Task goal
From the listing below, copy only the lines from the line that contains "Model this object" to the line that contains "root_bend = [68, 68, 65.5, 62];", counting those two lines as part of the copy.

Material

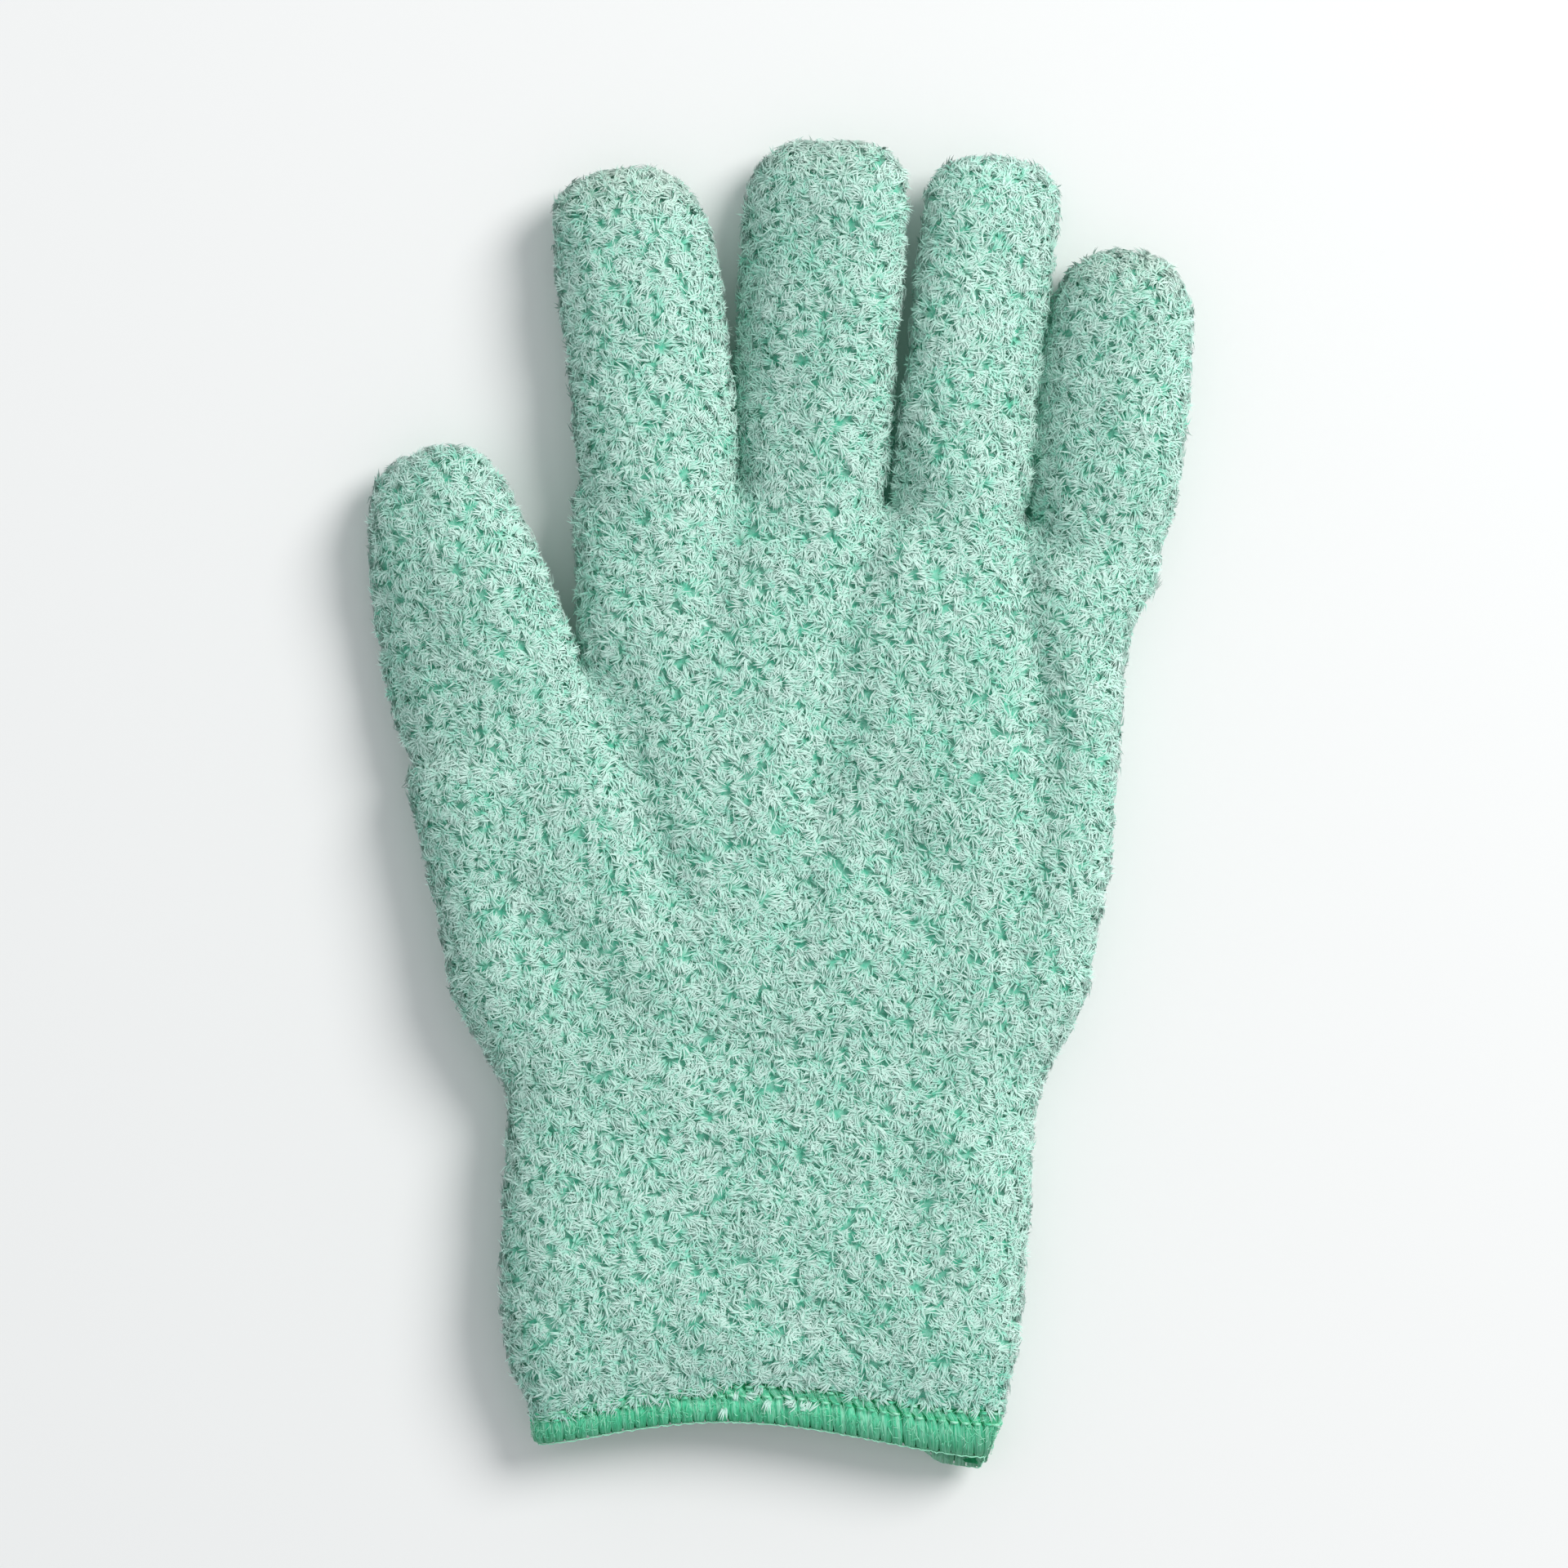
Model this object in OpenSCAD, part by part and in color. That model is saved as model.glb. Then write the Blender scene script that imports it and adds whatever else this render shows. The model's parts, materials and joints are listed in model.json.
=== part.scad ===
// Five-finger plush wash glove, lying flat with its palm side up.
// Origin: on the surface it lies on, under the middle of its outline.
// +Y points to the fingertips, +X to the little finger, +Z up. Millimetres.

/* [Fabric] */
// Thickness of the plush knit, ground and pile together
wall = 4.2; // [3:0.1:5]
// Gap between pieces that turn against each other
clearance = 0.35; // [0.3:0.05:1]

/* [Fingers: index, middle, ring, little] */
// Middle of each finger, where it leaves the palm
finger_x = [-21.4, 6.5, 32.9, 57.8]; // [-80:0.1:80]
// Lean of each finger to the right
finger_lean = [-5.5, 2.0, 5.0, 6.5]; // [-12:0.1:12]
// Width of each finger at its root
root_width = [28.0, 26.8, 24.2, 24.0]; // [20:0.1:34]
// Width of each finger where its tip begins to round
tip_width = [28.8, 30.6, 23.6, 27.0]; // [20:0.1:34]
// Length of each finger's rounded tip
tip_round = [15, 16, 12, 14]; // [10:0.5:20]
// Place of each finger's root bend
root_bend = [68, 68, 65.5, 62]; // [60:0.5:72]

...

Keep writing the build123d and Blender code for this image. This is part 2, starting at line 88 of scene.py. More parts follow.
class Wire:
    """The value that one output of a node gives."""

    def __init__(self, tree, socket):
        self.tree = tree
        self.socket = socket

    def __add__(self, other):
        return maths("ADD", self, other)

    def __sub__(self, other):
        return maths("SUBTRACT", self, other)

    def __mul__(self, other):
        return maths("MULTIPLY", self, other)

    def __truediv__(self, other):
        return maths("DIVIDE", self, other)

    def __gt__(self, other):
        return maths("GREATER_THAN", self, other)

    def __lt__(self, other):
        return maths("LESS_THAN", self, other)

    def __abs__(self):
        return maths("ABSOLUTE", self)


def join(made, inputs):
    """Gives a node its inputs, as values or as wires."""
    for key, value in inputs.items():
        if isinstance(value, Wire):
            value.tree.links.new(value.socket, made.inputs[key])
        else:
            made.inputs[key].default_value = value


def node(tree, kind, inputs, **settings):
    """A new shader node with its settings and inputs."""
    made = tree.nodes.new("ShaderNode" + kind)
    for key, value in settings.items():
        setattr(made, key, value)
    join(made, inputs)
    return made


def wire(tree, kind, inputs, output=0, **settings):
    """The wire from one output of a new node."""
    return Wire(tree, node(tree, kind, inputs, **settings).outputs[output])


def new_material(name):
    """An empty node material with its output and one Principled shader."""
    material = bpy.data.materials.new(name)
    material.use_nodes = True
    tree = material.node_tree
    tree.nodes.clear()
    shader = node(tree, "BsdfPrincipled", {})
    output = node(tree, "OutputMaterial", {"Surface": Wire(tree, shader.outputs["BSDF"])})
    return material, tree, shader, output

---

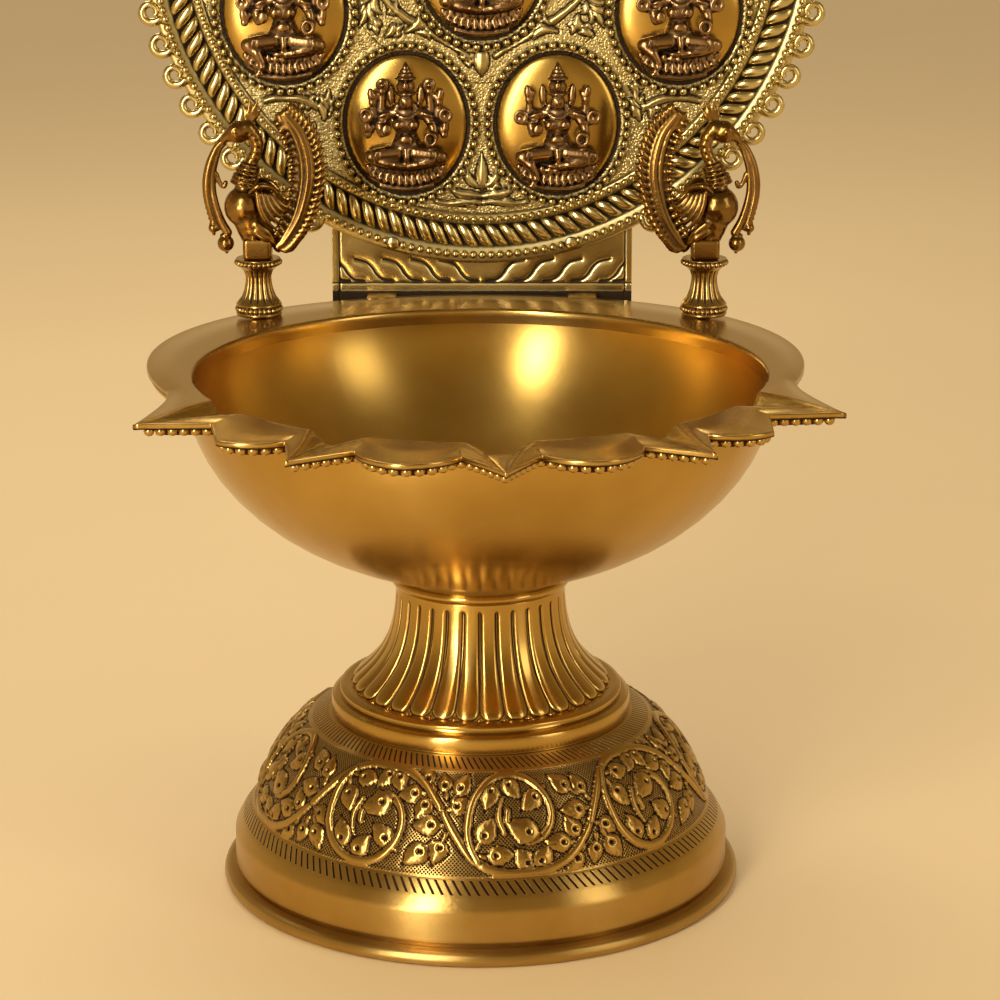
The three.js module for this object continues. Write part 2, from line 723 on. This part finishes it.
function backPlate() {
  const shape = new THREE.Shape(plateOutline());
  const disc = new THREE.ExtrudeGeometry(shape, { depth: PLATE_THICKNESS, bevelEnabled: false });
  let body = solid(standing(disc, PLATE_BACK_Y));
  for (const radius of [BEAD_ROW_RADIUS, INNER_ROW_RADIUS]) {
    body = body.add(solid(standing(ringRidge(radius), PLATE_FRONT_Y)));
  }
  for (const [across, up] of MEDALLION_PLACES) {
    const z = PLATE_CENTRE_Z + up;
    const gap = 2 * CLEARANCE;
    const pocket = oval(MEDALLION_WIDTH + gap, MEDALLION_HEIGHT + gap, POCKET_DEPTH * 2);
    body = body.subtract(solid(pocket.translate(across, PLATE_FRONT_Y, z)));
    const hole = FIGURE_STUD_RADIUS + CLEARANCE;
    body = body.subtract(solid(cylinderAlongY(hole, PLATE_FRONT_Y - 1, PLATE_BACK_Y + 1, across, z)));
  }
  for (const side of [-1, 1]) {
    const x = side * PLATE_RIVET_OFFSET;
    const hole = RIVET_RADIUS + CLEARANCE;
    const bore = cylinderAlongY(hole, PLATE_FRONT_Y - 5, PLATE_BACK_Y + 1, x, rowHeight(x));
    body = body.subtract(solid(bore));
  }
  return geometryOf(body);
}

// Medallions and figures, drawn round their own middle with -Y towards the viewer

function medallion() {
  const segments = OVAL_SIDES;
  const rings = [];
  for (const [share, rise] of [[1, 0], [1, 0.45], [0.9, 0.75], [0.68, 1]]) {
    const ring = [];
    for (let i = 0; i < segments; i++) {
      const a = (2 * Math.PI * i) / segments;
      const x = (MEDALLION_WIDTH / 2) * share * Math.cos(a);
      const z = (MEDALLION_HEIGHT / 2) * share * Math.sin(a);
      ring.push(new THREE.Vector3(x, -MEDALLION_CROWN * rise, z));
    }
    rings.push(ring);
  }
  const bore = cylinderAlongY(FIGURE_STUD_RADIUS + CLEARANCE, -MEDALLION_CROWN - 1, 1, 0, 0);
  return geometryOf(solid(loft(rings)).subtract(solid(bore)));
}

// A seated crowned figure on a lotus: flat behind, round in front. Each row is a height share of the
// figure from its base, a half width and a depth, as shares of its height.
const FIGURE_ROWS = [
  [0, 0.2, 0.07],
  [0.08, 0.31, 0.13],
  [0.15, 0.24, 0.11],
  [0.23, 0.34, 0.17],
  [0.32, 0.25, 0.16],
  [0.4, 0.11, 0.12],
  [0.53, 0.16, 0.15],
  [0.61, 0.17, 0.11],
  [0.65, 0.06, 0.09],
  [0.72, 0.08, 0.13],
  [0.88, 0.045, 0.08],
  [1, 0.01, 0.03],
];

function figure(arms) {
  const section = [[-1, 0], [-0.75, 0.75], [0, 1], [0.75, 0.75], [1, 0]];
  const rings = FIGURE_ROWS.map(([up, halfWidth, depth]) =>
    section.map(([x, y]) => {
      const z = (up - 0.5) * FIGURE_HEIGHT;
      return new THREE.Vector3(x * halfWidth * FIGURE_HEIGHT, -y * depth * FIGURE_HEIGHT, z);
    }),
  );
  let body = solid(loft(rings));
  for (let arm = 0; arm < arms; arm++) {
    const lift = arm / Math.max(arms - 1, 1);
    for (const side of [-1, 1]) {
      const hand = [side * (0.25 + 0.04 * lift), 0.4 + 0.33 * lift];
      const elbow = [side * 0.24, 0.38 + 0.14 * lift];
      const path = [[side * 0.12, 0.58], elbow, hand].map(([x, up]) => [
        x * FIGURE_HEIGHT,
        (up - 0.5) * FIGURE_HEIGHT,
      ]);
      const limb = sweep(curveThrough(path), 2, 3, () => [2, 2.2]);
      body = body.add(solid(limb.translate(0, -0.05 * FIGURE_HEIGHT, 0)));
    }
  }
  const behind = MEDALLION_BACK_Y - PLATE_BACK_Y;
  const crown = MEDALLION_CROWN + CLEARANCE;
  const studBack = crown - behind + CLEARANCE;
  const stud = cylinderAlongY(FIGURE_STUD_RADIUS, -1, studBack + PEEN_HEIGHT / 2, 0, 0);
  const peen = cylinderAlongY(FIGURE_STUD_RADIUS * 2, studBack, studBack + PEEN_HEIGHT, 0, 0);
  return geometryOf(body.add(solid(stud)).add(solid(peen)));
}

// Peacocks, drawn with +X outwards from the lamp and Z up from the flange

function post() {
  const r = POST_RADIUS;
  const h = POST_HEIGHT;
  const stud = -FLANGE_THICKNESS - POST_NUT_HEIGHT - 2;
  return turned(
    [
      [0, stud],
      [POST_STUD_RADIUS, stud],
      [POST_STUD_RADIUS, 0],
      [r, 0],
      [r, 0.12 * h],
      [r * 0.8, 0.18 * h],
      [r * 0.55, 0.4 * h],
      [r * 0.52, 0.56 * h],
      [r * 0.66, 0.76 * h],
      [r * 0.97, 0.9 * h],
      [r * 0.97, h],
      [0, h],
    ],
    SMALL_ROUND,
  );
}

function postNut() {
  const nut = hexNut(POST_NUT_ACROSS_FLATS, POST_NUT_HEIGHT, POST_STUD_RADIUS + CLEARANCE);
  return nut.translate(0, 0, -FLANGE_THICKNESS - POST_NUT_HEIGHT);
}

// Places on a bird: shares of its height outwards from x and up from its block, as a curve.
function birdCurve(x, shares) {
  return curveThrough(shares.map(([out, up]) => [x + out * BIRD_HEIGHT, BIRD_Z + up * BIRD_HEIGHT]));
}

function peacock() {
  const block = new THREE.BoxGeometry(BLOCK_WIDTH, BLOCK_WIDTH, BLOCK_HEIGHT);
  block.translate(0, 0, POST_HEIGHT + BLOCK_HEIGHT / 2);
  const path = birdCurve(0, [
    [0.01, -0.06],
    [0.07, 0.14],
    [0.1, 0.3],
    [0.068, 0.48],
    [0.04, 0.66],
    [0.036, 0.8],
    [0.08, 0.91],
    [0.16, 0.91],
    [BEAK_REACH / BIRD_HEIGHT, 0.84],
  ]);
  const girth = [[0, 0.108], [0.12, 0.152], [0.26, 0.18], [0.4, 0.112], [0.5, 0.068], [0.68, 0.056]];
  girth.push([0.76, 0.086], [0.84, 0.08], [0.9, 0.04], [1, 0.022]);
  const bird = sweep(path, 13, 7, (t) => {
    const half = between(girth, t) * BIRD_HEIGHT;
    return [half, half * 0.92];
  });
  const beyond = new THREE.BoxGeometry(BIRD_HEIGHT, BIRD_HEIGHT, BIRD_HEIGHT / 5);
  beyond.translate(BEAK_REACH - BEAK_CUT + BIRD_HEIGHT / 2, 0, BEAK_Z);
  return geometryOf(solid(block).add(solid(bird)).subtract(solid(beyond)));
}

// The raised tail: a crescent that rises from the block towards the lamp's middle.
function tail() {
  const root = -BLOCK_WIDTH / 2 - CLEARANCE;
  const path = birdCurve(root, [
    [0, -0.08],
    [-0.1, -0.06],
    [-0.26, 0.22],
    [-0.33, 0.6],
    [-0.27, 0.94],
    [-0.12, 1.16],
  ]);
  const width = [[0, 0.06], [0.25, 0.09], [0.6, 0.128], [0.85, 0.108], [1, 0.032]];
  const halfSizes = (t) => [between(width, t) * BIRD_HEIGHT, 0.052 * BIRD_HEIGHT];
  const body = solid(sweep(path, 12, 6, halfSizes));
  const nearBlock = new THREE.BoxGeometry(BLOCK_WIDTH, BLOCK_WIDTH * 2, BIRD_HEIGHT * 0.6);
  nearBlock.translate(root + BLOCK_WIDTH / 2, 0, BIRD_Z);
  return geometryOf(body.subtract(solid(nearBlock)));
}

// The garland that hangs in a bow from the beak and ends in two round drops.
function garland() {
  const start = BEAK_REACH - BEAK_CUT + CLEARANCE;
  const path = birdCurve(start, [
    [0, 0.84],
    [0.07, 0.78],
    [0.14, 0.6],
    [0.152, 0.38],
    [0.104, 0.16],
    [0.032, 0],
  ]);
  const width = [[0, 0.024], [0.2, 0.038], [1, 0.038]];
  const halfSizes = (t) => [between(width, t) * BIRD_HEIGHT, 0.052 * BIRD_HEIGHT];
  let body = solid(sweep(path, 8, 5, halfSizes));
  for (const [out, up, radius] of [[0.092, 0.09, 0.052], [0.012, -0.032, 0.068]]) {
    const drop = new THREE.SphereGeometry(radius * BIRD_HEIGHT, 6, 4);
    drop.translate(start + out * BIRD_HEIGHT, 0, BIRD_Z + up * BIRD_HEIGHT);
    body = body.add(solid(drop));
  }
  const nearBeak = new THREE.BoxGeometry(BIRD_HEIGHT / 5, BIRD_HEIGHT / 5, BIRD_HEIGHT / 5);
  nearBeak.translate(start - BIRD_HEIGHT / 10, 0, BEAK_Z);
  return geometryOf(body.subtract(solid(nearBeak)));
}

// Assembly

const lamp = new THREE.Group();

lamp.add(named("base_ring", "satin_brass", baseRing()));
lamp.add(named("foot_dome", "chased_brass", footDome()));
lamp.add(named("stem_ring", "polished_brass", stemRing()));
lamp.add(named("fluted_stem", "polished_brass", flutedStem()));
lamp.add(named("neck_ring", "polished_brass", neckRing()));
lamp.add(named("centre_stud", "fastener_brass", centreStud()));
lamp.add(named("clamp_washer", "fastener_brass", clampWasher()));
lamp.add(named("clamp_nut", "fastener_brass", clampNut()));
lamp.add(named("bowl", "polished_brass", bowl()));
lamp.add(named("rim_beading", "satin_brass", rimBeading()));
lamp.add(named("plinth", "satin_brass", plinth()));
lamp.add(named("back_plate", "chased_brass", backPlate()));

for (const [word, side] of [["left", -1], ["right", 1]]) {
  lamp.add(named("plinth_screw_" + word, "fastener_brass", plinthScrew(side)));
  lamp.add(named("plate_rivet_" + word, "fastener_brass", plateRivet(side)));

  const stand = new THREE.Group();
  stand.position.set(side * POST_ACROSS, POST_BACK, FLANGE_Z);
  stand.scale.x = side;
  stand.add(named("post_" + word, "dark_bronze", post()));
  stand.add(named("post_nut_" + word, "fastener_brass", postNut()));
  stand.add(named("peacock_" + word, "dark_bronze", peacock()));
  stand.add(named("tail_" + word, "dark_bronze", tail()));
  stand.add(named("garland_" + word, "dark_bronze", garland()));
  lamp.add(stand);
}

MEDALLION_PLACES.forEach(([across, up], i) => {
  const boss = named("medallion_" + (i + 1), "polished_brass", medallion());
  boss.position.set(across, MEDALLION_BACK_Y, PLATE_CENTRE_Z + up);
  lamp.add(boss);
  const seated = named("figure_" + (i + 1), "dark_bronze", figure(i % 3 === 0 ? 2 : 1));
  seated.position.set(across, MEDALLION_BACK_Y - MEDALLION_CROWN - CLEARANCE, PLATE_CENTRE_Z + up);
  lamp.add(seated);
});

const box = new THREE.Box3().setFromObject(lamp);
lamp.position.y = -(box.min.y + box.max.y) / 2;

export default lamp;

Exercise response
Model this object in OpenSCAD, part by part and in color. That model is saved as model.glb. Then write the Blender scene script that imports it and adds whatever else this render shows. The model's parts, materials and joints are listed in model.json.
=== part.scad ===
// Five-finger plush wash glove, lying flat with its palm side up.
// Origin: on the surface it lies on, under the middle of its outline.
// +Y points to the fingertips, +X to the little finger, +Z up. Millimetres.

/* [Fabric] */
// Thickness of the plush knit, ground and pile together
wall = 4.2; // [3:0.1:5]
// Gap between pieces that turn against each other
clearance = 0.35; // [0.3:0.05:1]

/* [Fingers: index, middle, ring, little] */
// Middle of each finger, where it leaves the palm
finger_x = [-21.4, 6.5, 32.9, 57.8]; // [-80:0.1:80]
// Lean of each finger to the right
finger_lean = [-5.5, 2.0, 5.0, 6.5]; // [-12:0.1:12]
// Width of each finger at its root
root_width = [28.0, 26.8, 24.2, 24.0]; // [20:0.1:34]
// Width of each finger where its tip begins to round
tip_width = [28.8, 30.6, 23.6, 27.0]; // [20:0.1:34]
// Length of each finger's rounded tip
tip_round = [15, 16, 12, 14]; // [10:0.5:20]
// Place of each finger's root bend
root_bend = [68, 68, 65.5, 62]; // [60:0.5:72]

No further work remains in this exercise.